Maybe it was only me who did a double-take this morning when I saw what I thought was a photo of Alabama Softball Coach Patrick Murphy in a LSU ballcap in skybox on the front of The Tuscaloosa News.

For a moment, I thought I had missed an announcement that he was leaving Alabama again headed for Baton Rouge.

Fortunately (for Bama fans like me), Murphy is not repeating last June’s episode where he was announced at a news conference as Bengal tigers’ new softball coach, only to change his mind.

The image shown above may be one the National Press Photographers ethics police might look at as an example of questionable visual journalism.

As Executive Sports Editor Tommy Deas’  story today tells us, Murphy “never donned the purple and gold in a practice or at a game.”

But, the big photo ILLUSTRATION on the front of the Sports section of  today’s Tuscaloosa News would suggest otherwise.   A version of the photo is what appeared in the skybox on the main front of the newspaper.

This is the Tuscaloosa News photo that runs in the online version of the April 6, 2012 story on what would happened if UA Softball Coach Patrick Murphy had stayed at LSU, where he was hired last June, but only worked a few days before changing his mind.

It is interesting to note that the web editors of TuscaloosaNews.com decided NOT to use the photo illustration, but a file photo of Murphy in his Alabama uniform with a softball player.

Did Photo Illustration Go Too Far?

The designers at the Tuscaloosa News DID NOT cross any ethical line.  They clearly labeled the image a Photo illustration noting today that “the colors of Patrick Murphy’s shirt and cap were digitally altered from crimson to purple in this photo with LSU insignia added.”

But, STILL, why did the web editors NOT use the photo illustration online?

Is the Tuscaloosa News manufacturing an image that is misleading?

Will readers take time to read the cutline for the photo illustration produced by Marion Walding and Anthony Bratina?

Not the First Time Patrick Presented in Purple

Before we go too hard on the Tuscaloosa News editors, let’s not forget the publicity photo that the LSU folks distributed prior to the Murphy announcement. It showed Murphy and his associate softball coach Alyson Habetz, in the LSU purple before the actual news conference where Murphy was to be formally announced.

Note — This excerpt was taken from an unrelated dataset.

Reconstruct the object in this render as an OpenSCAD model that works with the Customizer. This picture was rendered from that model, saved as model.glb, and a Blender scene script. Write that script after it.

The image with the would-be labels of Murphy and Habetz is still available online.

The image, no doubt, was to designed to build enthusiasm about this new big hire for LSU.

It is not that uncommon for those in public relations or sports information departments to manipulate images for artistic or promotional effect.

But,  I think it’s a  little dangerous for journalists to wade into these murky waters with photo illustrations that look like real photos.

Had it been a cartoon (which I know Anthony Bratina does better than most in the country),  I could see that as an appropriate way to depict the “What If” scenario that is the subject of Dees’ story.

Perhaps using a file photo of Murphy from the LSU news conference last summer would have been more journalistically responsible?

This news photo that originally ran on Michael Casagrande’s Daily Bama Blog.

The Decatur Daily’s beat writer covering the Crimson Tide may not have realized how important this photo would be nearly a year later, especially as LSU softball team plays Alabama this weekend.

The trouble, of course, is the real photo is not as provocative as the photo illustration.

Perhaps Deas and his staff knew what they were doing when they did “press the envelope” (Pardon the awful cliche) and went with an illustration of reality as it ALMOST WAS.

Just as I did with the other photos in this post, anyone could  find Bratina and Walding’s illustration online and present it as a real photo.  Most readers online wouldn’t know the difference.

This ethical problem may be the reason the T-News Web staff did not use the illustration.

From an ethical standpoint, the illustration ONLY works with the cutline explanation and, even the clarification which Dees makes in his story about what Murphy actual wore.